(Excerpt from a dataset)
☆ ☆ ☆ ☆

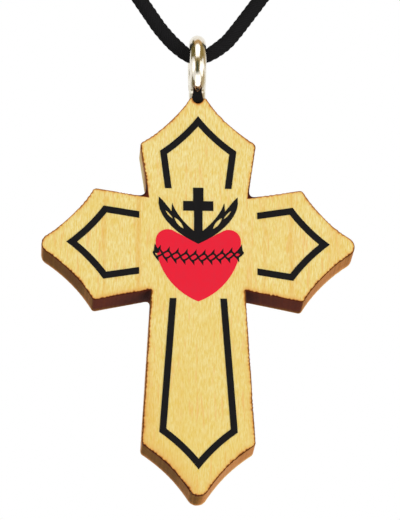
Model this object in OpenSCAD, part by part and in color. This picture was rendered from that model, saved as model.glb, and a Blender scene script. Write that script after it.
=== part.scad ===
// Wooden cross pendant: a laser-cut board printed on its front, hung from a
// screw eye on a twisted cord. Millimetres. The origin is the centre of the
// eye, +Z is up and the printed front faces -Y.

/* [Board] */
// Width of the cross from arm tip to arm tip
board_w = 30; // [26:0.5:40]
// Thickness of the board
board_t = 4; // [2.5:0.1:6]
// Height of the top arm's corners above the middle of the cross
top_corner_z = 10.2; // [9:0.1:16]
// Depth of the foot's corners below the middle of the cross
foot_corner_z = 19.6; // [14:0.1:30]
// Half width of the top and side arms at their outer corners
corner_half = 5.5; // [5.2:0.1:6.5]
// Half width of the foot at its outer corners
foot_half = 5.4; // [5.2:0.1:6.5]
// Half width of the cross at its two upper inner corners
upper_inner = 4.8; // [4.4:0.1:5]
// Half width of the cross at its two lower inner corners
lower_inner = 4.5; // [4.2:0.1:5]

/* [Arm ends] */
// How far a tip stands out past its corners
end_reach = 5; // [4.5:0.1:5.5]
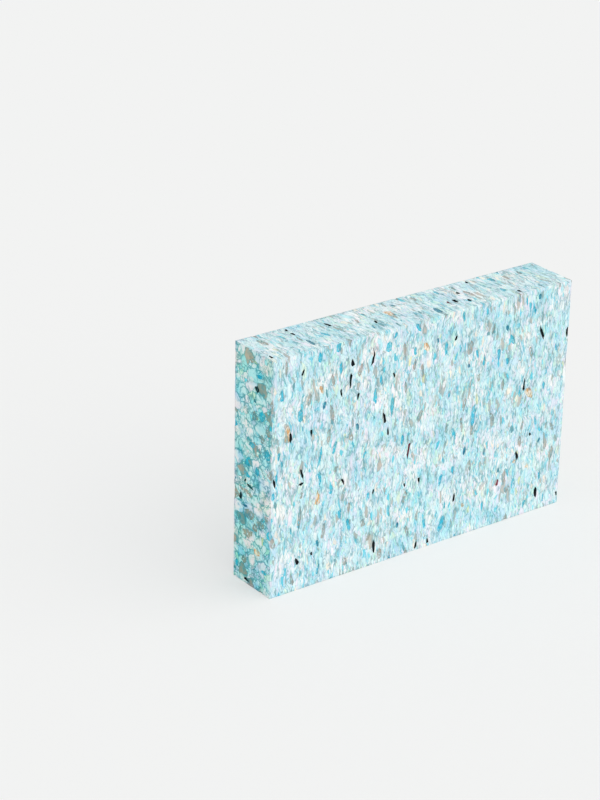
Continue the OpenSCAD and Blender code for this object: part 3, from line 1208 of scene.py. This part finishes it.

☆ ☆ ☆ ☆

- Goal:
Write out every record shown above, word for word.

- Output:
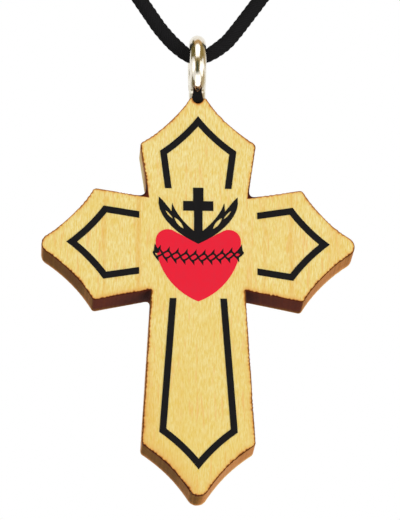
Model this object in OpenSCAD, part by part and in color. This picture was rendered from that model, saved as model.glb, and a Blender scene script. Write that script after it.
=== part.scad ===
// Wooden cross pendant: a laser-cut board printed on its front, hung from a
// screw eye on a twisted cord. Millimetres. The origin is the centre of the
// eye, +Z is up and the printed front faces -Y.

/* [Board] */
// Width of the cross from arm tip to arm tip
board_w = 30; // [26:0.5:40]
// Thickness of the board
board_t = 4; // [2.5:0.1:6]
// Height of the top arm's corners above the middle of the cross
top_corner_z = 10.2; // [9:0.1:16]
// Depth of the foot's corners below the middle of the cross
foot_corner_z = 19.6; // [14:0.1:30]
// Half width of the top and side arms at their outer corners
corner_half = 5.5; // [5.2:0.1:6.5]
// Half width of the foot at its outer corners
foot_half = 5.4; // [5.2:0.1:6.5]
// Half width of the cross at its two upper inner corners
upper_inner = 4.8; // [4.4:0.1:5]
// Half width of the cross at its two lower inner corners
lower_inner = 4.5; // [4.2:0.1:5]

/* [Arm ends] */
// How far a tip stands out past its corners
end_reach = 5; // [4.5:0.1:5.5]
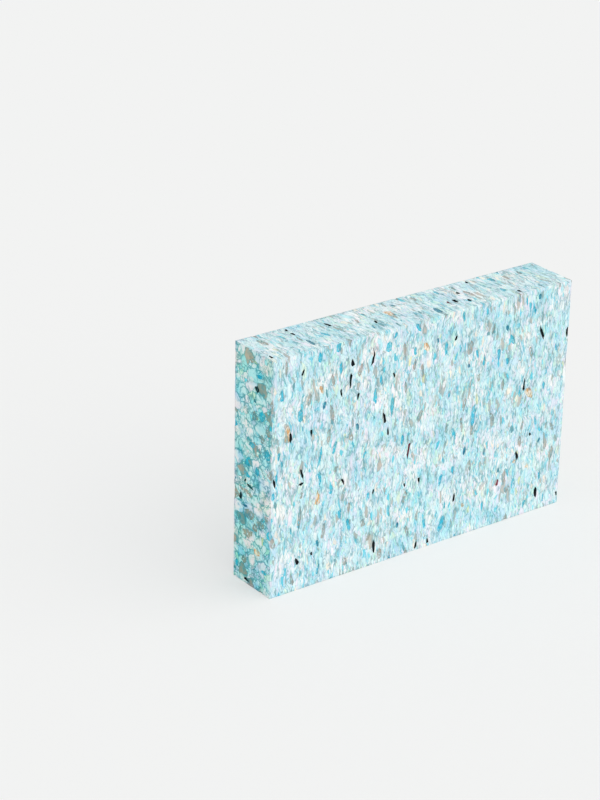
Continue the OpenSCAD and Blender code for this object: part 3, from line 1208 of scene.py. This part finishes it.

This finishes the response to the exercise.